Preferably, button 1020 has a tactile, positive d-tent feedback
when depressed, and a concave shape to prevent accidental
depression. Also, in the embodiment shown in FIGS. 22-26, flexible
section 810 includes membrane 1022 that covers and seals button
1020. In the embodiments shown in FIGS. 30-32, a similar membrane
1022 may be provided on flexible section 810, and, preferably, also
on housing 805 such that button 1020 is sealed when housing 805 is
removed from flexible section 810. Alternatively, a hole may be
provided in flexible section 810 exposing button 1020 and membrane
1022 when housing 805 is attached to flexible section 810. In
addition, coupled to processing unit 900 on PCB 860 are LCDs and/or
LEDs 1025 for outputting information to the wearer. FIG. 28 shows
an alternate embodiment of sensor device 800 in which LCD 1025 is
provided on a top face of housing 805. As an alternative to LCDs or
LEDs 1025, sensor device 800 may include a prior art
electrochemical display that retains its ability to display
information even when power is no longer being provided thereto.
Such a display is described in U.S. Pat. No. 6,368,287 B1, the
disclosure of which is incorporated herein by reference, and
includes a plurality of markers comprising a miniature heating
element and a coating of heat sensitive material. When current is
passed through one of the heating elements, it heats up, thereby
inducing a change in the color of the coating material. The color
change is permanent, even after the heating element cools down.

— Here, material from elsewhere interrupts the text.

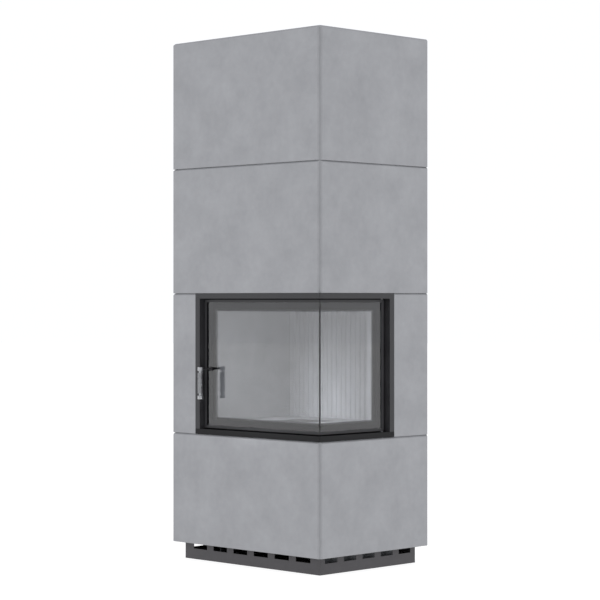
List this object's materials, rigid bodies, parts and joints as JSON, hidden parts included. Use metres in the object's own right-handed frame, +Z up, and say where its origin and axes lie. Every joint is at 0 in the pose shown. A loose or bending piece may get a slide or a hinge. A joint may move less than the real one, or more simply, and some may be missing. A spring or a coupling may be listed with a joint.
{
  "type": "corner fireplace",
  "caption": "Tall concrete-clad corner fireplace with a recessed slotted steel plinth and a firebox behind a side-hinged glass door that turns the corner.",
  "frame": {"origin": "on the floor, at the centre of the surround's plan", "axes": "+Z up; the front with the door handle faces -Y and the glazed side faces +X; the back against the wall faces +Y"},
  "size_m": [0.826, 0.6562, 2.07],
  "materials": {
    "concrete": "smooth cast concrete, sealed and unpolished",
    "black_steel": "satin heat-resistant black paint",
    "dark_steel": "matt dark grey heat-resistant paint",
    "bare_steel": "bare rolled steel, satin",
    "stainless": "brushed stainless steel",
    "glass": "clear ceramic glass with a dark printed border",
    "fireclay": "pressed pale insulating fireclay, matt",
    "cast_iron": "raw grey cast iron",
    "rope": "braided glass-fibre rope, charcoal",
    "sealant": "black high-temperature silicone",
    "board": "pale calcium-silicate board, matt"
  },
  "bodies": {
    "fireplace": {"air_box": "bare_steel", "ash_pan": "bare_steel", "back_board_lower": "board", "back_board_upper": "board", "baffle": "fireclay", "base_front": "concrete", "base_left": "concrete", "base_plate": "dark_steel", "base_right": "concrete", "firebox_floor": "dark_steel", "firebox_hood": "dark_steel", "firebox_walls": "dark_steel", "flue_bend": "dark_steel", "flue_outlet": "dark_steel", "flue_riser": "dark_steel", "frame_head_front": "black_steel", "frame_head_side": "black_steel", "frame_jamb_hinge": "black_steel", "frame_jamb_latch": "black_steel", "frame_sill_front": "black_steel", "frame_sill_side": "black_steel", "grate": "cast_iron", "hearth_slab": "fireclay", "hinge_pin_bottom": "bare_steel", "hinge_pin_top": "bare_steel", "lining_back": "fireclay", "lining_left": "fireclay", "lining_right": "fireclay", "lintel": "dark_steel", "opening_left": "concrete", "pier_front": "concrete", "pier_rear": "concrete", "plinth_front": "dark_steel", "plinth_left": "dark_steel", "plinth_rear": "dark_steel", "plinth_right": "dark_steel", "stand_left": "dark_steel", "stand_right": "dark_steel", "top_cover": "board", "top_front": "concrete", "top_left": "concrete", "top_right": "concrete", "upper_front": "concrete", "upper_left": "concrete", "upper_right": "concrete"},
    "door": {"leaf_rail_top_front": "black_steel", "leaf_rail_top_side": "black_steel", "leaf_rail_bottom_front": "black_steel", "leaf_rail_bottom_side": "black_steel", "leaf_stile_latch": "black_steel", "leaf_stile_hinge": "black_steel", "glass_front": "glass", "glass_side": "glass", "glass_seal": "sealant", "door_gasket": "rope"},
    "handle": {"handle_spindle": "black_steel", "handle_grip": "stainless", "grip_coil": "stainless", "latch_cam": "bare_steel"},
    "air_control": {"air_slide": "bare_steel"}
  },
  "joints": [
    {"name": "door_swing", "type": "hinge", "parent": "fireplace", "child": "door", "pos_m": [0.384, 0.066, 0.7855], "axis": [0, 0, 1], "range_deg": [0, 90]},
    {"name": "handle_turn", "type": "hinge", "parent": "door", "child": "handle", "pos_m": [-0.213, -0.3055, 0.766], "axis": [0, -1, 0], "range_deg": [0, 90]},
    {"name": "air_slide", "type": "slide", "parent": "fireplace", "child": "air_control", "axis": [1, 0, 0], "range_m": [0, 0.026]}
  ]
}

Such displays are relatively inexpensive and thus are well adapted
for use in embodiments of sensor device 800 that are designed to be
disposable, possibly single use, items.
[0159] Oscillator 1030 is provided on PCB 860 and supplies the
system clock to processing unit 900. Reset circuit 1035 is coupled
to processing unit 900 and enables processing unit to be reset to a
standard initial setting.
[0160] Finally, non-volatile data storage device 1040, such as a
FLASH memory chip, is provided for storing information collected
and/or generated by sensor device 800. Preferably, data storage
device 1040 includes at least 128K of memory. Non-volatile program
storage device 1045, such as a FLASH ROM chip, is provided for
storing the programs required to operate sensor device 800.
[0161] As an alternative, a microprocessor with integral A/D
converters, data storage, and program storage may be substituted
for processing unit 900, A/D converter 915, data storage device
1040 and non-volatile memory 1045. A suitable example of such a
microprocessor is the Texas Instruments Model MSP430 processor.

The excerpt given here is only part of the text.